Down East Wings of Thunder

Up in Maine a lady guide has developed unusual
ruffed grouse hunting techniques. Eschewing tradition,
JoAnn Moody has learned that grouse can be patterned,
like deer---which results in some very productive
hunting methods, such as driving grouse.


I shouldn’t take credit for the grouse, an oversized gray phase male. I should not---but I will.

It was a typical scene in the New England coverts. I was angling right, crossing a path of woods; regulation grouse woods at that, filled with aspens and alders and pineys and gotcha bushes. The game plane was for me to walk the far edge of this woodlot while Friend Wife walked the near edge. JoAnn Moody and her springer Sophie would then drive through the woods, providing us shots at grouse flushing to the sides.

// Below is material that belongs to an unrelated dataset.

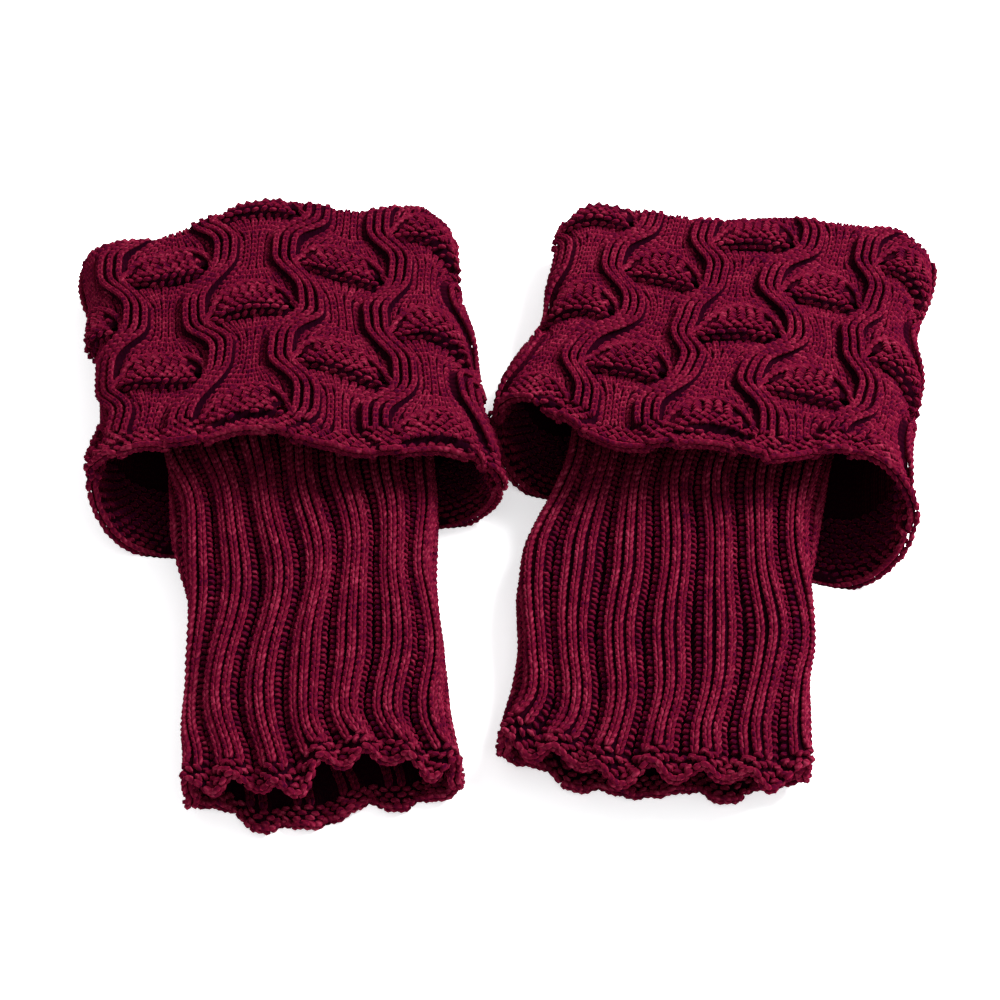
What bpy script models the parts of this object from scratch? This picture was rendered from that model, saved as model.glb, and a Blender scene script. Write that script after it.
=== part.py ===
"""A pair of short knitted boot-cuff leg warmers, laid flat side by side with their hems to the front.

Each warmer is a ribbed leg tube. A patterned lace cuff is knitted on at the back end of the tube, folds over
there and hangs back down over it like a skirt, so its mouth stands open round the ribs. The cuff is made in
two pieces, an upper and an under panel, parted at the side lines.

A warmer's own frame has x across it, y along it from the front hem to the fold and z up from the surface that
it lies on. A turn is a share of the girth: 0 at the left side, 0.25 on top, 0.5 at the right side and 0.75
underneath. Tables are in millimetres, everything else is in metres.
"""

import math
from typing import NamedTuple

import bmesh
import bpy
import numpy as np
from mathutils import Vector

MM = 0.001

# Driving dimensions of the cloth
SEAM_GAP = 0.0003
CUFF_WALL = 0.0022
TUBE_WALL = 0.0022
FOLD_SPACE = 0.0016  # air between the cuff and its turned-in lip
FOLD_DEPTH = CUFF_WALL + FOLD_SPACE  # from the cuff's outside to the near side of its turned-in lip
BLEND = 0.045  # how far below their join the tube begins to take on the cuff's section
BLEND_DONE = 0.0075  # how far below it the tube has that section
LIFT = 0.0028  # the tube's underside above the surface, where the cuff's under panel lies below it
CROWN = 0.12  # how far the cloth rises from its shoulders to the middle, as a share of its height
CORNER_POINTS = 61
SPAN_POINTS = 121

# Ribs of the leg tube
RIBS_ON_TOP = 7
RIB_RISE = 0.0022
POINTS_A_RIB = 5
FURROW_START = 0.45  # from a rib's middle line, as a share of the way to the furrow's
RIBS_ROUND = (-0.35, 0.25)  # heights on the girth, from -1 below to 1 on top, between which the ribs rise
RIBS_FADE = (0.150, 0.200)  # distances from the front hem line between which the ribs end, inside the cuff
SWAY_TURNS = 1.5  # waves of the ribs' sideways sway along the tube
HEM_FLARE = 0.0020  # how far a rib end springs out at the hem
HEM_FLARE_LENGTH = 0.012
SCALLOP = 0.0055  # from the hem's lobes at the furrows to its arches under the ribs' middles

# Lace of the cuff: crescents in a brick layout
CRESCENT_WIDTH = 0.94  # as a share of a column
CRESCENT_HEIGHT = 0.016
CRESCENT_MIDDLE = 0.45  # of its height, from the lower edge to the point that the lattice places
CRESCENT_RISE = 0.0036
CRESCENT_BELLY = 1.7  # the power of the rise from the arched top to the lower edge
UNDERCUT = 0.004  # length of the drop below a crescent's lower edge
LACE_ROUND = (-0.25, 0.10)  # heights on the girth, from -1 below to 1 on top, between which it rises
CUFF_SCALLOP = 0.003
SCALLOP_ROUND = (-0.30, 0.30)  # the same for the hem's scallops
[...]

My trailing left foot got caught in some brambles. While trying to free it, my gun barrel, of course, jammed in some fir boughs. Now I’m totally off balance, all but falling to the right.

If you’re used to grouse hunting, you know exactly what I mean. You’ve been there before. If you don’t hunt grouse, you’ll never quite understand.

Ol’ ruff, naturally, chooses that moment to flush, about 30 yards hard to the left and slightly behind. By the time I tear my foot free, loosen the tree’s hold on the gun, turn, mount, and fire, the King was disappearing into an alder thicket 50-odd yards away. Swinging on the winged shadow, I pulled the trigger. Somehow, magically, the ounce of number sixes, the grouse, and a hole in the alders all came together at the same time. I don’t know who was more surprised when the bird went down---me or the grouse.

Like I say, I’ll claim it as my own. But the real credit for bagging that bird belongs to JoAnn Moody. JoAnn ran a grouse hunting guide service out of Belfast, Maine, at the time. And she’d stressed, over and over again, to never decline a shot at a bird. “It’s no crime to miss,” she’d said more than once in the past couple of days, “but if you can see feathers and don’t take the shot, well…..” Delivered in her finest down east accent, punishment for such an unspeakable crime was always left to your imagination. Rather than face that imagined punishment, or, certainly, JoAnn’s scorn, I took that hail Mary shot. And the bird fell down. So it really belongs in her gamebag, due to here grouse hunting tip.

Actually, had I missed I would not have been too disappointed. We’d gotten into more than our share of birds that grouse hunting trip. At a time the upper Midwest and much of New England was riding a grouse down cycle, we were averaging 2.9 flushes per hour.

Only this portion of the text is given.